These Oat Flour Chocolate Chip Cookies are lightly crisp on the outside with a perfectly soft and chewy center, every bite is full of melty chocolatey goodness. You would never know that they are actually gluten-free and made with oat flour instead of regular flour.
Using a hand mixer or stand mixer fitted with a paddle attachment, cream together butter, brown sugar, and granulated sugar on high speed until pale and fluffy.
Scrape the sides of the bowl with a spatula. Add egg and vanilla. Beat the mixture until well combined.
Add oat flour, baking soda, and salt. Beat on low speed just until combined. Don't overmix.
Add chocolate chips, leaving a little bit to decorate on top. Mix with a spatula until well combined.
Chill for at least 30 minutes or up to 3 days in the fridge.
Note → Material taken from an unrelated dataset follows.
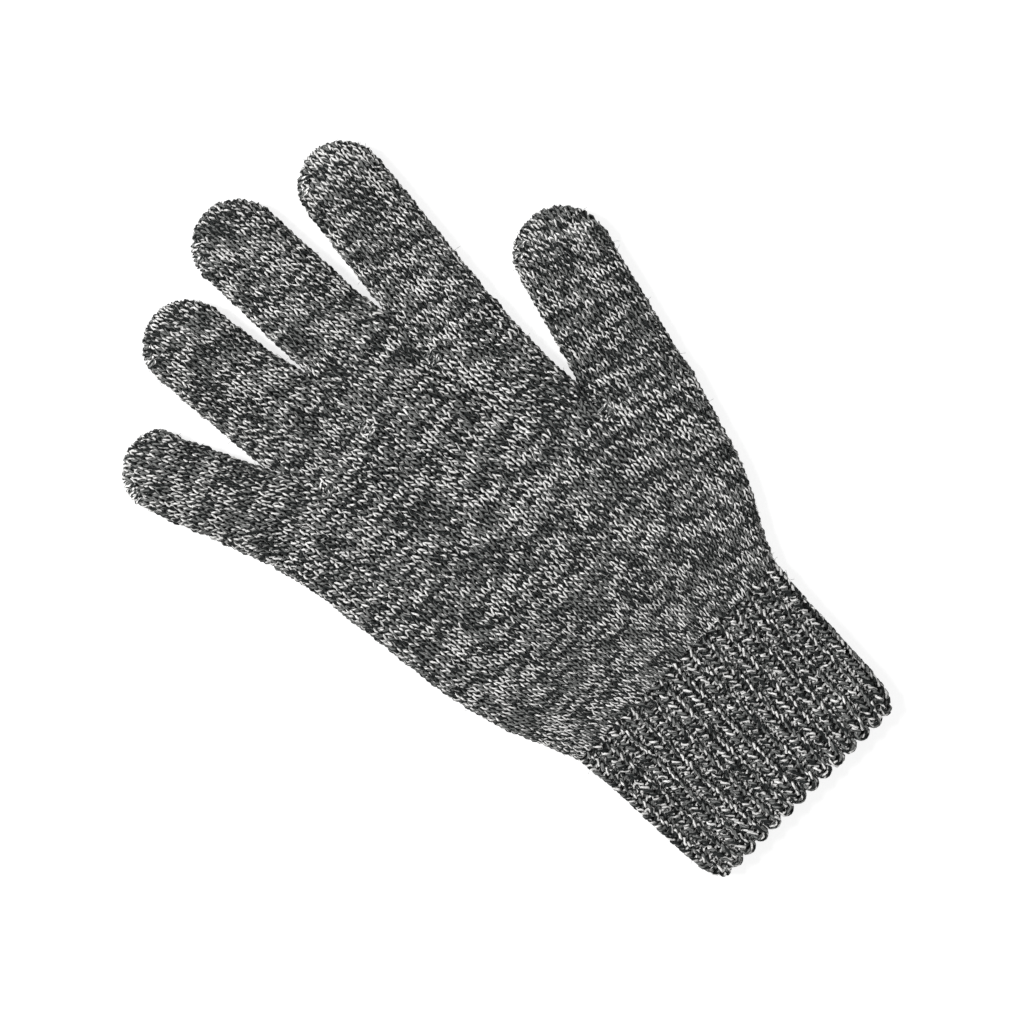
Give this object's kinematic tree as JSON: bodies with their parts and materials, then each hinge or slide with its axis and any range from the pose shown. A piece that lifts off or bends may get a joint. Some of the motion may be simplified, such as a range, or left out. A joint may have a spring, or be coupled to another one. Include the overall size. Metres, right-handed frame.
{
  "type": "knitted glove",
  "caption": "Seamless knitted glove laid flat, jersey hand and fingers with a rib cuff, in charcoal and pale grey marl yarn; the fingers, thumb and cuff fold towards the palm",
  "frame": {"origin": "on the face the glove lies on, at the middle of the wrist line", "axes": "+Y towards the fingertips, +X towards the thumb, +Z out of the palm side"},
  "size_m": [0.1583, 0.251, 0.0096],
  "materials": {
    "jersey_knit": "stocking-stitch jersey, marled wool-blend yarn, charcoal and black plied with pale grey, matt with a slight fuzz",
    "rib_knit": "rib knit, marled wool-blend yarn, charcoal and black plied with pale grey, matt with a slight fuzz",
    "cast_on_edge": "cast-on courses, marled wool-blend yarn, charcoal and black plied with pale grey, matt with a slight fuzz",
    "closing_yarn": "drawn-up and darned loops, marled wool-blend yarn, charcoal and black plied with pale grey, matt with a slight fuzz"
  },
  "bodies": {
    "hand": {"palm": "jersey_knit", "index_middle_join": "closing_yarn", "middle_ring_join": "closing_yarn", "ring_little_join": "closing_yarn", "thumb_join": "closing_yarn"},
    "cuff": {"rib_cuff": "rib_knit", "cuff_edge": "cast_on_edge"},
    "index_lower": {"index_finger_lower": "jersey_knit"},
    "index_end": {"index_finger_end": "jersey_knit", "index_finger_tip_closure": "closing_yarn"},
    "middle_lower": {"middle_finger_lower": "jersey_knit"},
    "middle_end": {"middle_finger_end": "jersey_knit", "middle_finger_tip_closure": "closing_yarn"},
    "ring_lower": {"ring_finger_lower": "jersey_knit"},
    "ring_end": {"ring_finger_end": "jersey_knit", "ring_finger_tip_closure": "closing_yarn"},
    "little_lower": {"little_finger_lower": "jersey_knit"},
    "little_end": {"little_finger_end": "jersey_knit", "little_finger_tip_closure": "closing_yarn"},
    "thumb_lower": {"thumb_lower": "jersey_knit"},
    "thumb_end": {"thumb_end": "jersey_knit", "thumb_tip_closure": "closing_yarn"}
  },
  "joints": [
    {"name": "wrist_fold", "type": "hinge", "parent": "hand", "child": "cuff", "pos_m": [0, -0.003, 0.0096], "axis": [-1, 0, 0], "range_deg": [0, 60]},
    {"name": "index_knuckle_fold", "type": "hinge", "parent": "hand", "child": "index_lower", "pos_m": [0.0247, 0.124, 0.009], "axis": [1, 0, 0], "range_deg": [0, 80]},
    {"name": "index_middle_fold", "type": "hinge", "parent": "index_lower", "child": "index_end", "pos_m": [0.02804, 0.154, 0.009], "axis": [1, 0, 0], "range_deg": [0, 70]},
    {"name": "middle_knuckle_fold", "type": "hinge", "parent": "hand", "child": "middle_lower", "pos_m": [-0.00324, 0.124, 0.009], "axis": [1, 0, 0], "range_deg": [0, 80]},
    {"name": "middle_middle_fold", "type": "hinge", "parent": "middle_lower", "child": "middle_end", "pos_m": [-0.00443, 0.157, 0.009], "axis": [1, 0, 0], "range_deg": [0, 70]},
    {"name": "ring_knuckle_fold", "type": "hinge", "parent": "hand", "child": "ring_lower", "pos_m": [-0.03268, 0.124, 0.009], "axis": [1, 0, 0], "range_deg": [0, 80]},
    {"name": "ring_middle_fold", "type": "hinge", "parent": "ring_lower", "child": "ring_end", "pos_m": [-0.03554, 0.153, 0.009], "axis": [1, 0, 0], "range_deg": [0, 70]},
    {"name": "little_knuckle_fold", "type": "hinge", "parent": "hand", "child": "little_lower", "pos_m": [-0.05614, 0.11407, 0.009], "axis": [0.9308, 0.3656, 0], "range_deg": [0, 80]},
    {"name": "little_middle_fold", "type": "hinge", "parent": "little_lower", "child": "little_end", "pos_m": [-0.06363, 0.13315, 0.009], "axis": [0.9308, 0.3656, 0], "range_deg": [0, 70]},
    {"name": "thumb_knuckle_fold", "type": "hinge", "parent": "hand", "child": "thumb_lower", "pos_m": [0.05359, 0.07678, 0.009], "axis": [0.9671, -0.2543, 0], "range_deg": [0, 60]},
    {"name": "thumb_middle_fold", "type": "hinge", "parent": "thumb_lower", "child": "thumb_end", "pos_m": [0.05919, 0.09805, 0.009], "axis": [0.9671, -0.2543, 0], "range_deg": [0, 70]}
  ]
}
Don't skip or the cookies will spread during baking.
When ready to bake, preheat the oven to 350℉/180℃. Line baking sheets with parchment paper.
With a 1.6 inch/4 cm ice cream scoop (about 1.5 tablespoons), drop the dough on prepared baking sheets, leaving 2 inches apart.
Place some chocolate chips on top of each cookie to decorate.
Bake for 9-11 minutes.
Immediately after removing the cookies from the oven, sprinkle sea salt flakes on top of the cookies.
Let cookies cool on the pan for 5 minutes before transferring them to a cooling rack to cool completely.